Northern Ireland

RHI inquiry: Official 'did not enjoy' running scheme

Money burning
Image caption Davina McCay acted up to head the Renewable Heat Branch of the Department for Enterprise Trade and Investment between May and July 2014

A civil servant who temporarily ran the department dealing with the Renewable Heat Incentive (RHI) scheme has said she did not enjoy it.

Davina McCay acted up to head the Renewable Heat Branch of the Department for Enterprise Trade and Investment (DETI) between May and July 2014.

She was speaking at the public inquiry into Northern Ireland's flawed green energy scheme.

She said she was relieved when told her secondment would not be made permanent.

The public inquiry was set up last year to investigate the RHI scheme after costs spiralled.

The scheme was an initiative offering financial incentives to encourage businesses to switch to using renewable fuels to generate heat.

But critical flaws meant that its claimants could earn substantial returns, far greater than intended.

That came at the taxpayer's expense and the most recent estimate put the projected overspend at £700m over 20 years, up from an original figure of £490m.

'No sense of urgency'

The inquiry's counsel said he would ask Ms McCay about a seven-week-period "which she probably regrets having had anything to do with".

She told the inquiry that at the time she was in charge the focus was in extending the RHI scheme to domestic properties rather than reviewing the non-domestic scheme, as had been promised.

She said there had been no proper project management system for the non-domestic scheme.

She said the department was "extremely busy" with a high volume of calls from the renewables industry at a time when experienced staff had either left or were leaving the office.

The civil servant said she felt a little "panicky" at the amount of work left for her to undertake.

A handover note from an experienced colleague, Peter Hutchinson, had a list of urgent actions including a review of tariffs to prevent excessive payments.

Ms McCay said she does not recall Mr Hutchinson emphasising the need for the tariff review with her.

The then head of Energy Division, John Mills, has told the inquiry in a written statement that there was no sense of urgency from renewable heat staff about the scheme.

Chairman Sir Patrick Coghlin suggested that Mr Mills might have got a different impression as a result of the handover from his predecessor Fiona Hepper.

'Overwhelmed... without adequate resources'

Later, Ms McCay told the inquiry she had promised the so-called whistleblower Jeanette O'Hagan that a review of biomass tariffs was planned.

Ms O'Hagan had emailed the department again in May 2014 because she felt earlier concerns she had flagged up had not been addressed.

Ms McCay told her the review would be carried out "in the coming months" and that the issues raised were "on our radar".

But despite the promises to Ms O'Hagan, other issues had taken precedence in the summer of 2014 and the promised review did not happen, she said.

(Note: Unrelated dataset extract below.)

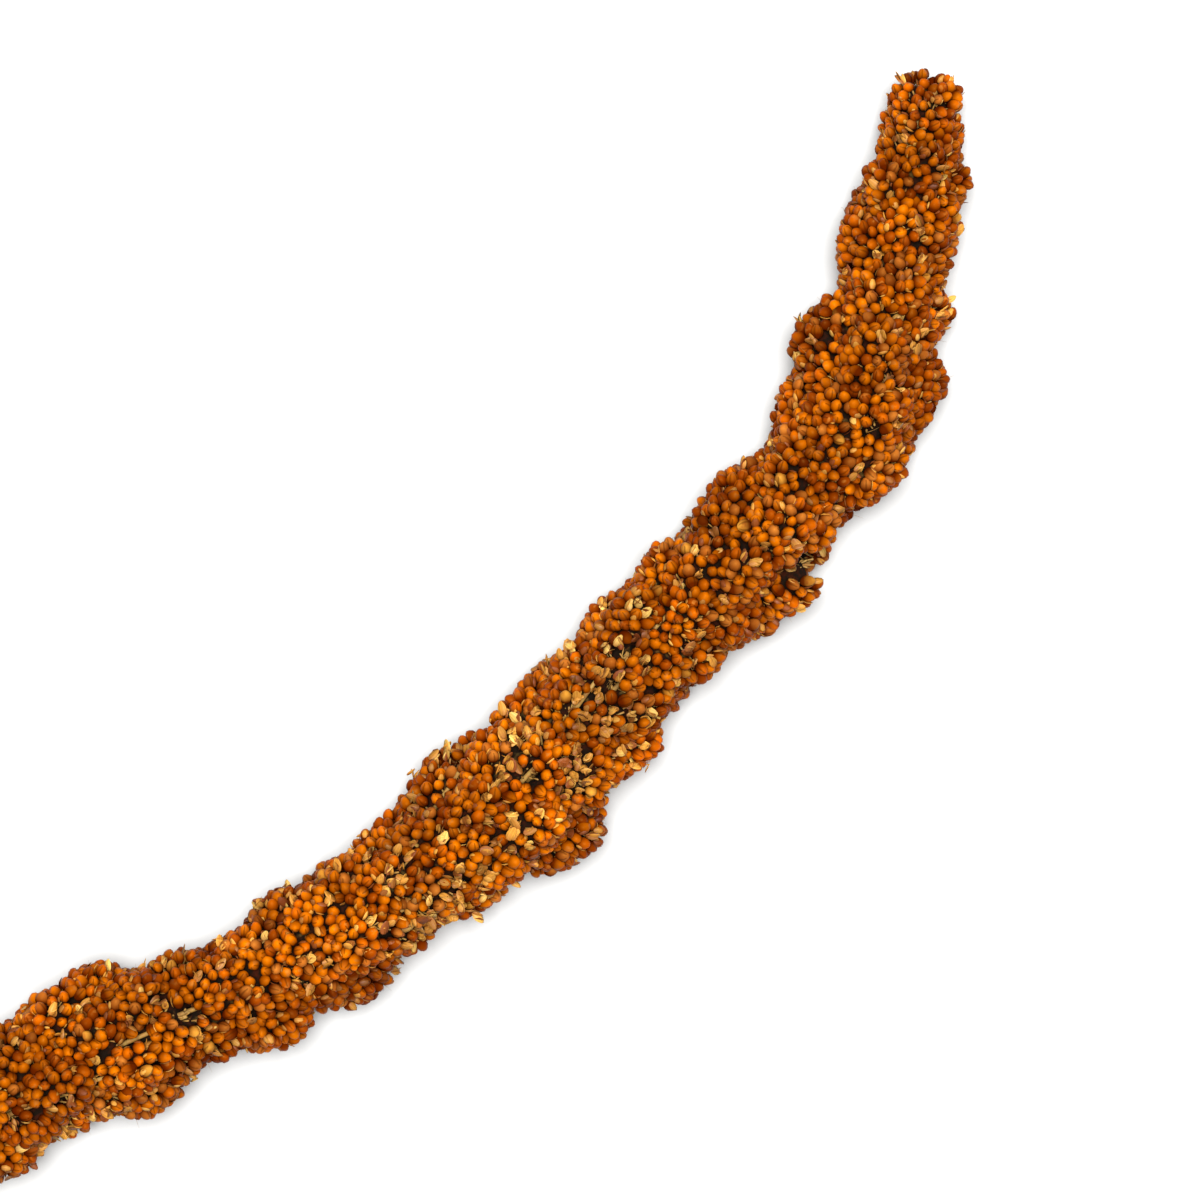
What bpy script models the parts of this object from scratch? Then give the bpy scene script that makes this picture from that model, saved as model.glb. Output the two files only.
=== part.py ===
"""A head of red spray millet, cut with a short stalk and laid on its side.

The head is first worked out straight, along X, and then bent along its own centreline. Straight
places are (along, left, up): the distance from the stalk's cut end, and the offsets from the centreline.
Lengths are metres. +X runs from the cut end to the tip, +Z is up, and the head rests on z = 0.
"""
import math
import random

import bmesh
import bpy
import numpy as np
from mathutils import Matrix, Vector

# Sizes of the whole head
STALK_LENGTH = 0.050
HEAD_END = 0.3385
BOX_CENTRE = (0.1616, -0.0278)

# The centreline seen from above, and its height above the surface: pairs of (x, value)
BOW = [(0.0, 0.0), (0.050, -0.013), (0.100, -0.026), (0.135, -0.037), (0.165, -0.042), (0.190, -0.043),
       (0.218, -0.040), (0.238, -0.040), (0.256, -0.039), (0.272, -0.0345), (0.286, -0.026),
       (0.300, -0.0165), (0.321, 0.0), (0.333, 0.010)]
HEIGHT = [(0.0, 0.0095), (0.050, 0.0115), (0.100, 0.0128), (0.185, 0.0131), (0.265, 0.0122),
          (0.300, 0.0108), (0.333, 0.0086)]

# The head's radius: pairs of (distance from the tip, radius)
RADIUS = [(0.0, 0.0030), (0.005, 0.0053), (0.012, 0.0072), (0.025, 0.0100), (0.042, 0.0109),
          (0.062, 0.0134), (0.075, 0.0114), (0.090, 0.0129), (0.118, 0.0116), (0.145, 0.0137),
          (0.175, 0.0124), (0.212, 0.0112), (0.232, 0.0134), (0.262, 0.0120), (0.2885, 0.0075)]

# Side branches: eggs that lean toward the tip, set round the head at the golden angle
SEED = 11
GOLDEN_ANGLE = math.radians(137.508)
BRANCH_AREA = 0.000128
BRANCH_HALF_LENGTH = 0.0086
BRANCH_HALF_WIDTH = 0.0049
BRANCH_TILT = math.radians(27)
REACH_RANGE = (-0.0014, 0.0011)
SIZE_RANGE = (0.84, 1.16)
TILT_SPREAD = 8.0
TURN_SPREAD = 15.0
FULL_SIZE_RADIUS = 0.0115
SMALLEST_SCALE = 0.55
TIP_BRANCH = (0.0062, 0.0056, 0.0032)

# Branches that stand out, as (distance from the tip, angle round the head in degrees, extra reach).
# The angle is 0 on the left, 90 on top, 180 on the right and 270 underneath.
STANDING_OUT = [(0.034, 12, 0.0010), (0.053, 4, 0.0020), (0.065, 355, 0.0010), (0.0915, 176, 0.0006),
                (0.088, 8, 0.0012), (0.131, 184, 0.0010), (0.148, 188, 0.0030), (0.146, 204, 0.0020),
                (0.158, 352, 0.0014), (0.190, 190, 0.0020), (0.204, 176, 0.0022), (0.231, 4, 0.0014),
                (0.229, 184, 0.0012)]
RESTING = [(0.060, 270, 0.0017), (0.145, 268, 0.0018), (0.232, 271, 0.0018)]
# Hollows in the outline, as (distance from the tip, angle, depth), and how far they spread
HOLLOWS = [(0.078, 180, 0.0040), (0.209, 3, 0.0026), (0.134, 196, 0.0024)]
HOLLOW_LENGTH = 0.009
HOLLOW_TURN = math.radians(40)

# The skin of grains: staggered rings of points, every third one the top of a six-sided grain
RINGS = 138
COLUMNS = 36
CORE_SHARE = 0.62
GRAIN_RISE = 0.0014
GRAIN_DIP = 0.0005
SMOOTHING_ROUNDS = 14
# How the skin's rays lean toward the tip, in degrees, and the core's radius as a share of its full size:
# pairs of (distance from the head's start, value), the last ones measured back from the tip
RAY_LEAN_START = [(0.0, -50.0), (0.010, 10.0), (0.030, 27.0)]
RAY_LEAN_END = [(0.026, 27.0), (0.010, 50.0), (0.0045, 80.0)]
MOUTH_RADIUS = 0.0034
CORE_TIP_BACK = 0.0045

# Stalk and the tunnel that it runs through: pairs of (distance from the cut end, radius)
STALK_RADIUS = [(0.0, 0.0017), (0.050, 0.0015), (0.200, 0.0011), (0.3185, 0.0006)]
RACHIS_END = 0.3185
STALK_SIDES = 12
STATION = 0.010
GAP = 0.0003
SHARP_ANGLE = math.radians(40)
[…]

Sir Patrick Coghlin asked her whether it was fair to say she had been "overwhelmed with work without adequate resources" and the net result had been that nothing was done about the review.

"That's a fair reflection, yes," said Ms McCay.

Nine months later Ms O'Hagan again emailed to ask about the tariff review.

Ms McCay had moved on and forwarded the email to a colleague Seamus Hughes who had taken over in the renewable heat branch.

Mr Hughes told Ms O'Hagan that a cost control known as a tiered tariff was not now being considered as part of the next phase of the scheme.

But he said it might be introduced later.

Inquiry counsel Joseph Aiken characterised this as the promised tariff review being "crashed into a wall".